Abstract

The relationship between depressive symptoms and health service use among older people is not well understood. In this study we examined the two-way relationships between depressive symptoms and hospitalization and/or physician visits by older adults. In a one-year follow-up study of 973 community-dwelling older adults in the Singapore Longitudinal Aging Studies (SLAS), depressive symptoms (15-item Geriatric Depression Scale score > or =5) were assessed at baseline and one year later. Information on self-reported physician visits and hospitalization were collected bimonthly over one year. When demographic characteristics, medical comorbidities, functional status and other covariates were controlled for, baseline depressive symptoms were associated with increased episodes of subsequent physician visits during the one-year follow-up (RR,1.34; 95% CI, 1.05-1.70), but not with subsequent hospitalization(s) during the same period.

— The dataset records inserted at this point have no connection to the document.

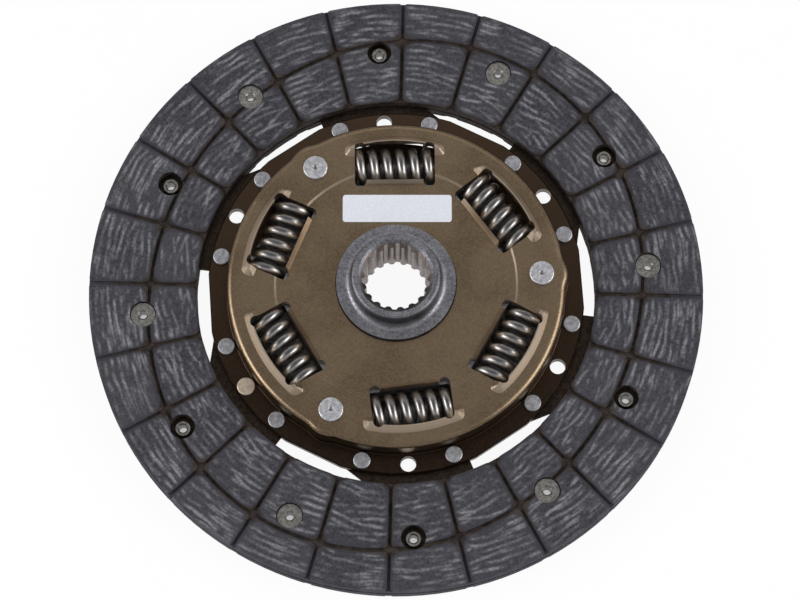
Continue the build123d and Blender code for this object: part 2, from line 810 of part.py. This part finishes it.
save(facing(front_rivet_angles, rear_rivet_angles), "facing_front")
save(mirror(facing(rear_rivet_angles, front_rivet_angles), about=Plane.XY), "facing_rear")
save(facing_rivets(front_rivet_angles), "facing_rivets_front")
save(mirror(facing_rivets(rear_rivet_angles), about=Plane.XY), "facing_rivets_rear")
segment = cushion_segment()
for number, angle in enumerate(segment_angles, start=1):
    save(segment.rotate(Axis.Z, angle), f"cushion_segment_{number}")
save(drive_plate(), "drive_plate")
save(segment_rivets(), "segment_rivets")
save(balance_rivet(), "balance_rivet")
save(retainer_plate(), "retainer_plate")
for number, angle in enumerate(pin_angles, start=1):
    save(stop_pin(angle), f"stop_pin_{number}")
spring = damper_spring()
for number, angle in enumerate(spring_angles, start=1):
    save(spring.moved(spring_seat(angle)), f"damper_spring_{number}")
save(hub(), "hub")
save(washer(hub_side_under - washer_thickness), "front_friction_washer")
save(washer(rear_washer_bottom), "rear_friction_washer")
save(spring_washer(), "spring_washer")
save(label(), "label")
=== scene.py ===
import json
import math

import bmesh
import bpy
from mathutils import Matrix, Vector


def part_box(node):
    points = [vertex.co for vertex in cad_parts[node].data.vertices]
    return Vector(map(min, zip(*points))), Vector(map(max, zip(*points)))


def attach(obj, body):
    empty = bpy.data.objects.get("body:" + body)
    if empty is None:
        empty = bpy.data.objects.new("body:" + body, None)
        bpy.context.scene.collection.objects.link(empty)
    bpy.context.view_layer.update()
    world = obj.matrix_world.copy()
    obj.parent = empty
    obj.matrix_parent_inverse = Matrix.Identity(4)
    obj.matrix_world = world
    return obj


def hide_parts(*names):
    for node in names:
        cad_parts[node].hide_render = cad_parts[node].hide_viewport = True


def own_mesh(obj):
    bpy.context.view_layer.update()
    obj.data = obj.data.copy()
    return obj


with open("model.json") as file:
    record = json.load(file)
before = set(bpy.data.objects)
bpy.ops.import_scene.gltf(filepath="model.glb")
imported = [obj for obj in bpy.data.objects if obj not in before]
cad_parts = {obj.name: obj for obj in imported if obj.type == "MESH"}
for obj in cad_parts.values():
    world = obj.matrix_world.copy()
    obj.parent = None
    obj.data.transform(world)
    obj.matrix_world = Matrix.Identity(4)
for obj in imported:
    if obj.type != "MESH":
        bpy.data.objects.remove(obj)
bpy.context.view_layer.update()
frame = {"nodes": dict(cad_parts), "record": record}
nodes = frame["nodes"]

# Camera, in the frame of the disc: the disc lies flat and is turned a little about its axis
camera_distance = 1.05563
camera_elevation = math.radians(73.04)
disc_turn = math.radians(3.882)
camera_slide = (-0.001286, 0.002242)
camera_lens = 145.33
camera_sensor_width = 36


def turned(x, y, z):
    """A direction of the photographer's frame in the frame of the disc."""
    c, s = math.cos(disc_turn), math.sin(disc_turn)
    return Vector((c * x + s * y, c * y - s * x, z))


def add_object(name, data):
    """A new object in the scene, which holds this data."""
    thing = bpy.data.objects.new(name, data)
    bpy.context.scene.collection.objects.link(thing)
    return thing


right = turned(1, 0, 0)
up = turned(0, math.sin(camera_elevation), math.cos(camera_elevation))
back = turned(0, -math.cos(camera_elevation), math.sin(camera_elevation))
place = back * camera_distance - right * camera_slide[0] - up * camera_slide[1]
camera_data = bpy.data.cameras.new("camera")
camera_data.lens = camera_lens
camera_data.sensor_width = camera_sensor_width
camera = add_object("camera", camera_data)
camera.matrix_world = Matrix.Translation(place) @ Matrix((right, up, back)).transposed().to_4x4()
bpy.context.scene.camera = camera
bpy.context.scene.view_settings.view_transform = "Standard"


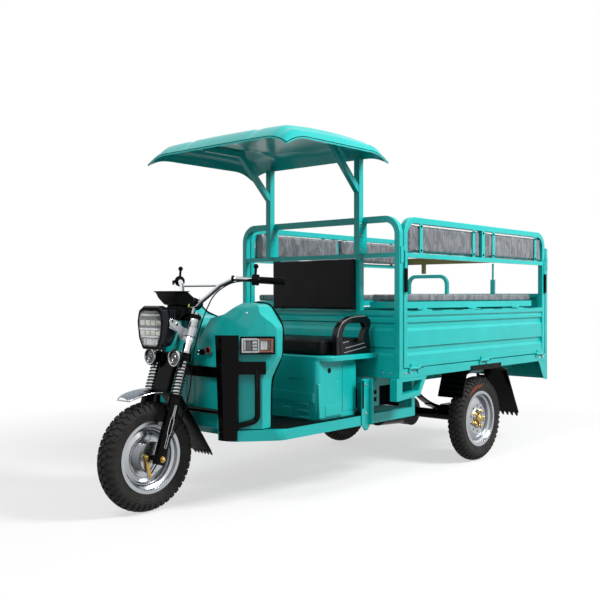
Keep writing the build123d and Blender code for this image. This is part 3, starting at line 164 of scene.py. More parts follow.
def add_floor():
    """A pale floor that runs on past the view; it keeps the vehicle's shadow."""
    reach = 30
    corners = [(-reach, -reach, 0), (reach, -reach, 0), (reach, reach, 0), (-reach, reach, 0)]
    mesh = bpy.data.meshes.new("floor")
    mesh.from_pydata(corners, [], [(0, 1, 2, 3)])
    floor = add_object("floor", mesh)
    material = bpy.data.materials.new("pale_floor")
    material.use_nodes = True
    tree = material.node_tree
    tree.nodes.remove(tree.nodes["Principled BSDF"])
    lit = add_node(tree, "BsdfDiffuse", Color=(0.2, 0.2, 0.2, 1))
    shaded = add_node(tree, "BsdfDiffuse", Color=(0.38, 0.38, 0.38, 1))
    glow = add_node(tree, "Emission", Strength=0.59)
    near = add_node(tree, "AddShader", {0: shaded.outputs[0], 1: glow.outputs[0]})
    white = add_node(tree, "Emission")
    place = add_node(tree, "TexCoord").outputs["Object"]
    distance = add_node(tree, "VectorMath", {0: place}, operation="LENGTH").outputs["Value"]
    fade = add_node(tree, "MapRange", {"Value": distance}, From_Min=1.8, From_Max=3.4)
    seen = add_node(tree, "MixShader", {0: fade.outputs[0], 1: near.outputs[0], 2: white.outputs[0]})
    mix = add_node(tree, "MixShader", {0: seen_rays(tree), 1: lit.outputs[0], 2: seen.outputs[0]})
    tree.links.new(mix.outputs[0], tree.nodes["Material Output"].inputs["Surface"])
    mesh.materials.append(material)


def add_stage():
    add_floor()
    add_world()
    add_light("key", (3.9, 1.3, 3.9), 1.8, 272)
    add_light("front", (0.6, -4.2, 4.6), 2.0, 90)
    bpy.context.scene.view_settings.view_transform = "Standard"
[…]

Conversely, participants with five or more physician visits (versus less than 5) over one year were more likely to be depressed at one year (OR, 10.2; 95% CI, 3.36-31.1); hospitalization during this period was also significantly associated with depressive symptoms at one year (OR = 6.43, 95% CI, 2.48-16.6). Depressive symptoms and health service use have reciprocal relationships. Health service use for non-mental illnesses may be optimized by efforts at post-hospitalization interventions to recognize and treat depression in older persons.